Gregg Beckham, a senior research fellow at NREL, and his colleagues developed a chemical process to combine the plastic commonly used for water bottles, polyethylene terephthalate (PET), with bio-based compounds. The result is a composite material that’s noticeably stronger than the original plastic and can be used to make everything from snowboards to wind turbine blades.
“A water bottle you use from minutes to hours,” Beckham said. “A composite material you typically use from years to decades.”
Recyclers shred PET into flakes, which can then be reconstituted into other materials such as carpets and polyester clothing. But the going rate for reclaimed PET is small, at about 51 cents a pound. Turning that PET into a composite increases its worth. “The inherent value, the selling price, of the composite material will be much greater,” Beckham said, estimating the number at $2.60 a pound.
When that composite material nears the end of its lifespan, however, another issue emerges. Composites can’t be easily recycled, nor can they be broken down into component parts for reuse. NREL researchers want to change that.
“We’re working on ways to basically put Trojan horses into a composite such that during its lifetime as a wind turbine or a snowboard, it’s fine,” Beckham said. “It will do its thing and will look and feel and act exactly like those materials. But at the end of its life you could dump it into acid or dump it into base or heat it up well beyond its operational temperature and then make it into something that can flow again and you can recycle it into, for example, another composite.”
Derek Berry, a senior engineer with NREL’s National Wind Technology Center, faces the problem of what to do with composite blades from wind turbines that have outlived their usefulness. The blades are designed to last for 20 years, but turbine operators can swap them out for newer, better models capable of generating more energy.
“The amount of new energy production annually is often worth the cost of scrapping the old blades and installing new ones,” Berry said. “All of a sudden on a given wind farm you might have hundreds of blades taken down and what do you do with those blades?”
One forecast estimates there could be as much as 705,000 tons of discarded wind turbine blades in the United States by 2030. The blades often wind up at the landfill. As for recycling, that typically involves chopping them into small pieces and using that to shore up a concrete mix, for example.
Changing the chemical makeup of a blade could lead to producing ones that can be recycled and their materials reused, NREL researchers have predicted. The current process to make a blade uses fiberglass or carbon fiber mixed with a thermoset resin, which is heated to form a fiber-reinforced composite. “That is irreversible,” Berry said. “You can heat that up all you want; it’s not going to melt. You can burn it, but you get very little out of it. It’s an irreversible process and therefore it’s very, very difficult to recycle.”

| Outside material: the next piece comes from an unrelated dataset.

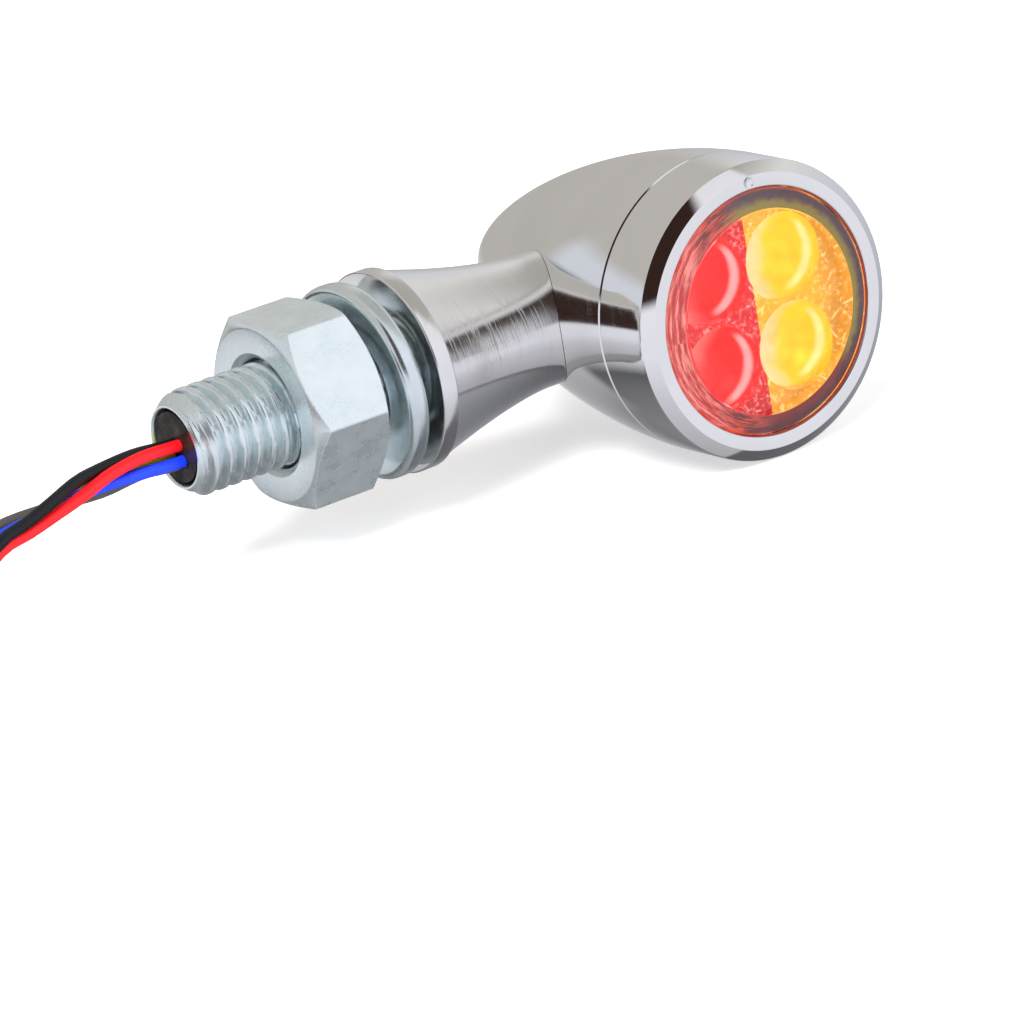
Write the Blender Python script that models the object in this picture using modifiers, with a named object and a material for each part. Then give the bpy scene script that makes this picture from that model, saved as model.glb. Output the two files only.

NREL researchers are experimenting with a thermoplastic resin system, which cures at room temperature. The result is a blade that’s potentially less expensive to manufacture and capable of being recycled. “You can apply a certain amount of heat, melt it down, turn it back to liquid, and use the resin system again,” Berry said.
NREL is preparing to validate how a 13-meter wind turbine blade made using the new thermoplastic system and compare the results against a baseline blade manufactured with traditional thermoset resin. The blades were both made from the same mold, which will provide a nearly exact comparison. “This will be a huge step for us,” Berry said. “If everything goes well, the next step is to work with industry partners to help them commercialize the material.”